A ciência política já constatou a
elevação do custo das coalizões especialmente a partir do primeiro governo
Lula no qual a fragmentação partidária se elevou bastante em comparação aos governos
de FHC. A fragmentação partidária seguiu ascendendo no segundo governo
Lula e no primeiro governo Dilma nos quais as coalizões foram amplas e
bastante heterogêneas.
Estes elevados níveis
de fragmentação repercutem diretamente no nível de vulnerabilidade
do presidente, o que também explica parte da incapacidade de Dilma
de construir uma coalizão estável.
2) Para além destes custos da
fragmentação partidária, mais facilmente captados pela ciência política, é
preciso agregar outros custos que metodologicamente são mais difíceis de
capturar: a crônica dependência do presidencialismo de coalizão da
distribuição de ministérios, cargos e da manutenção de uma série de
práticas ilícitas para a construção e manutenção das coalizões.
Há uma falsa impressão de que os
escândalos de corrupção envolvendo recursos públicos desviados de
empresas estatais se constituem em uma prática política do PT. Há setores
na oposição, na imprensa e até no judiciário que reproduzem esta
visão partidarizada dos eventos.
É um engano considerar que este tipo
de prática não está vinculada estreitamente ao presidencialismo de
coalizão. A distribuição de cargos, ministérios e empresas estatais a
partidos se tornou essencial para a sobrevivência da coalizão no Congresso.
Sempre se soube que coalizões tão
amplas e heterogêneas não poderiam se formar por identificação ideológica
ou programática, logo também não é possível mais acreditar que estes
escândalos não tenham raízes institucionais e que se trata apenas de um
modus operandi de um partido.
3) Há também um elemento conjuntural
que considero ser importante para a elevação dos custos de uma coalizão: O
clima de salve-se quem puder que existe hoje no Congresso.
Muitos parlamentares estão
seriamente envolvidos em escândalos de corrupção, os levantamentos variam
na quantidade de parlamentares envolvidos em esquemas, mas é certo
que parte significativa do Congresso tem problemas com a justiça.
A operação Lava Jato e a Zelotes
já evidenciaram a participação de inúmeros parlamentares e a prioridade de
muitos é salvar-se das garras do STF, do juiz Moro e da Polícia Federal.
A sensação de que o foro privilegiado
não garante impunidade a mais ninguém está presente entre
os parlamentares.
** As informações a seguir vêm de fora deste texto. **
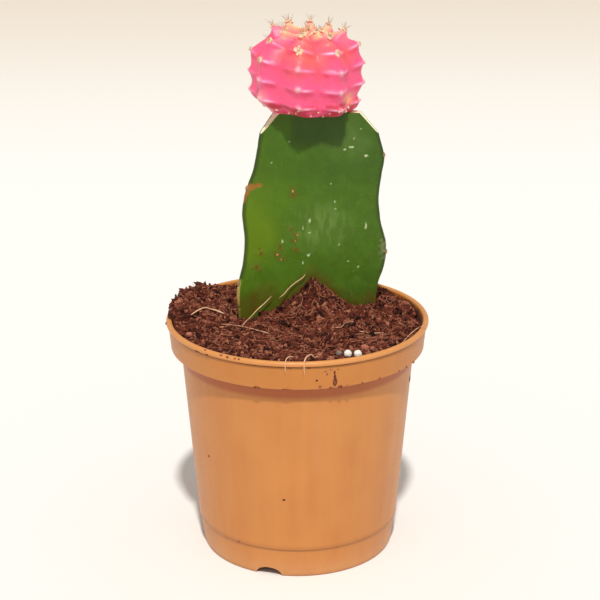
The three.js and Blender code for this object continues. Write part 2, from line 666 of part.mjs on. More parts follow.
// Each loose fibre's route: laid on the soil, leant on the stem's face, or hooked over the lip.
const FIBRE_RADIUS = 0.3;
const LAID_CLEAR = 1.05;
const laid = (x, y, lift = 0) => new THREE.Vector3(x, y, soilHeight(x, y) + LAID_CLEAR + lift);
const at = (x, y, z) => new THREE.Vector3(x, y, z);
const FIBRES = [
  {
    name: 'heap_fibre',
    points: [laid(-34.4, -1.7, 0.5), laid(-32.7, 1.3, 0.6), laid(-30.4, 5.3, 0.6), laid(-28.3, 6.6, 0.6),
      laid(-26.4, 5.4, 0.5), laid(-23.8, 3.8, 0.3)],
  },
  {
    name: 'flat_fibre',
    points: [laid(-24.8, -2.7), laid(-20.4, -6.2), laid(-15.4, -8.4), laid(-11.2, -10.6), laid(-8.9, -11.4)],
  },
  {
    name: 'leaning_fibre_1',
    points: [laid(-17.9, -6.1), laid(-16.7, -2.6), at(-14.9, 4.1, 76.6), at(-12.8, 7.0, 78.0),
      at(-10.7, 8.6, 79.4), at(-8.5, 9.2, 81.6)],
  },
  {
    name: 'leaning_fibre_2',
    points: [at(-6.1, 9.2, 80.8), at(-4.2, 9.9, 82.3), at(-2.9, 10.6, 83.7), at(-1.1, 11.2, 85.2),
      at(1.9, 11.7, 87.3), at(2.6, 11.9, 88.4)],
  },
  {
    name: 'hook_fibre_1',
    points: [at(-3.6, -42.3, 74.9), at(-3.7, -42.9, 77.8), at(-3.3, -41.9, 79.4), at(-2.2, -39.6, 79.2),
      at(-0.7, -37.2, 78.1)],
  },
  {
    name: 'hook_fibre_2',
    points: [at(2.1, -42.3, 74.1), at(2.0, -42.9, 77.8), at(2.5, -41.8, 79.6), at(4.0, -39.4, 79.8),
      at(5.2, -38.6, 78.5), at(6.2, -36.4, 78.2)],
  },
  {
    name: 'rim_fibre',
    points: [laid(30.7, -22.7), laid(32.7, -19.7), laid(34.4, -16.9, 0.2), at(36.5, -13.9, 77.5),
      at(38.2, -12.4, 78.2), at(39.6, -13.0, 79.2), at(40.9, -12.7, 79.2)],
  },
  {
    name: 'curly_fibre',
    points: [laid(12.0, -7.2), laid(14.1, -6.6), laid(15.7, -1.6, 0.2), laid(18.4, 0.2)],
  },
  { name: 'pale_fibre', points: [laid(19.9, -9.2), laid(23.8, -8.2), laid(27.6, -9.8)] },
];

function fibreTube(fibre) {
  const route = new THREE.CatmullRomCurve3(fibre.points);
  const ring = arc([0, 0], FIBRE_RADIUS, 0, 360, 5).slice(0, 5).map(([x, y]) => new THREE.Vector2(x, y));
  const steps = Math.max(8, Math.ceil(route.getLength() / 1.8));
  const options = { steps, extrudePath: route, bevelEnabled: false };
  return solidOf(new THREE.ExtrudeGeometry(new THREE.Shape(ring), options));
}

// Assembly

function finish(colour, roughness) {
  return new THREE.MeshStandardMaterial({ color: colour, roughness, metalness: 0 });
}

const cactus = new THREE.Group();

function add(name, solid, material) {
  const mesh = new THREE.Mesh(geometryOf(solid), material);
  mesh.name = name;
  cactus.add(mesh);
}

add('pot', makePot(), finish(0xd68c50, 0.45));
add('soil', makeSoil(), finish(0x5a3028, 0.95));
add('stock', makeStock(), finish(0x4a7020, 0.5));
add('scion', makeScion(), finish(0xff6a8a, 0.55));
for (const pebble of PEBBLES) {
  add(pebble.name, solidOf(pebbleGeometry(pebble, 0)), finish(pebble.colour, 0.7));
}
for (const fibre of FIBRES) add(fibre.name, fibreTube(fibre), finish(0xc89868, 0.8));

export default cactus;
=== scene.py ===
import math
from functools import partial

import bmesh
import bpy
import numpy as np
from bpy.props import FloatProperty, FloatVectorProperty, IntProperty, PointerProperty
from mathutils import Matrix, Vector


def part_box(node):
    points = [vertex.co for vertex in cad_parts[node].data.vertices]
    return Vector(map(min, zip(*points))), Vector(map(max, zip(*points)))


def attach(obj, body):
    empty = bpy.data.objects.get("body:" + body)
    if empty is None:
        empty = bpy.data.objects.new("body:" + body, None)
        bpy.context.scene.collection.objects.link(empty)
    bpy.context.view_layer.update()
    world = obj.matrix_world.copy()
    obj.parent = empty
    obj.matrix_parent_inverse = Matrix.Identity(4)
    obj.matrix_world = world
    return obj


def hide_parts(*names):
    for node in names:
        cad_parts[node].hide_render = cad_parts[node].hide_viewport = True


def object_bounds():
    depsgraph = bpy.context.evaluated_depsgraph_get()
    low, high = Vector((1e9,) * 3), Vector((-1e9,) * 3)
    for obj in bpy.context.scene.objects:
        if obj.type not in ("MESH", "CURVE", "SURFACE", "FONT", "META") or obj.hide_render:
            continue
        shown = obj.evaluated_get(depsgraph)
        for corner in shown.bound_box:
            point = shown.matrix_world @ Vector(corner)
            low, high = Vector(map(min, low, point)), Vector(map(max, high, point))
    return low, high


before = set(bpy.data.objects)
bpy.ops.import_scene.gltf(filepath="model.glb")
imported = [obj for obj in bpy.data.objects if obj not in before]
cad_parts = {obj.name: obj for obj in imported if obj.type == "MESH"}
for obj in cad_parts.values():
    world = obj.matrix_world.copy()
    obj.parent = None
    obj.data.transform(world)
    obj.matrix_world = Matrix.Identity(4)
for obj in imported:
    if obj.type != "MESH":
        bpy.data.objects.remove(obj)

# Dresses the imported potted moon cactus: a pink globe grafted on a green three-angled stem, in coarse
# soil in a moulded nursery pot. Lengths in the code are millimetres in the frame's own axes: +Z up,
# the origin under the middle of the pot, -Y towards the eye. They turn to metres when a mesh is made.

bl_info = {
    "name": "Potted Moon Cactus",
    "version": (1, 0, 0),
    "blender": (4, 5, 0),
    "location": "3D View > Sidebar > Cactus",
    "description": "Builds a grafted moon cactus in its nursery pot around its packed solids",
    "category": "Add Mesh",
}

MM = 0.001
TURN = 2 * math.pi
CAD_BOX = [list(corner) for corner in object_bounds()]
CAD_TOP = CAD_BOX[1][2] / MM
# Where each random scatter starts, so that it comes out the same on every run.
SEEDS = {
    "pot marks": 71, "crumbs": 100, "strands": 31, "ringed warts": 29, "hidden marks": 23, "stem areoles": 8,
    "globe wool": 44, "fibres": 300,
}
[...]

Desde a prisão do senador Delcídio e do afastamento
de Eduardo Cunha esta sensação está nas alturas.
Garantir proteção também será
parte crucial de qualquer acordo de apoio ao governo o que tende a elevar
ainda mais os custos, pois este parece ser um preço que nenhum governo tem
condições de pagar.
Somando-se os três fatores considero
que os custos de formação de uma coalizão foram elevados à estratosfera.
Diante disso, qual a capacidade que o governo Temer tem de formar uma
coalizão estável?
O governo já nasce com baixa
popularidade e com problemas de legitimidade interna e externa e
isso tende a retroalimentar a ingovernabilidade e ampliar dificuldade de
aprovar medidas polêmicas no Congresso. Não há mais como apelar para as habilidades políticas
e pessoais de um presidente para construir uma coalizão nestas condições.
A reforma política se tornou mais do
que nunca fundamental. A redução do número de partidos no Congresso e o
fim das coligações proporcionais são questões da maior urgência. Temo que
estes problemas não sejam resolvidos ou encaminhados em um governo Temer.
*Vanuccio
Pimentel é doutor em Ciência Política (UFPE) e professor universitário.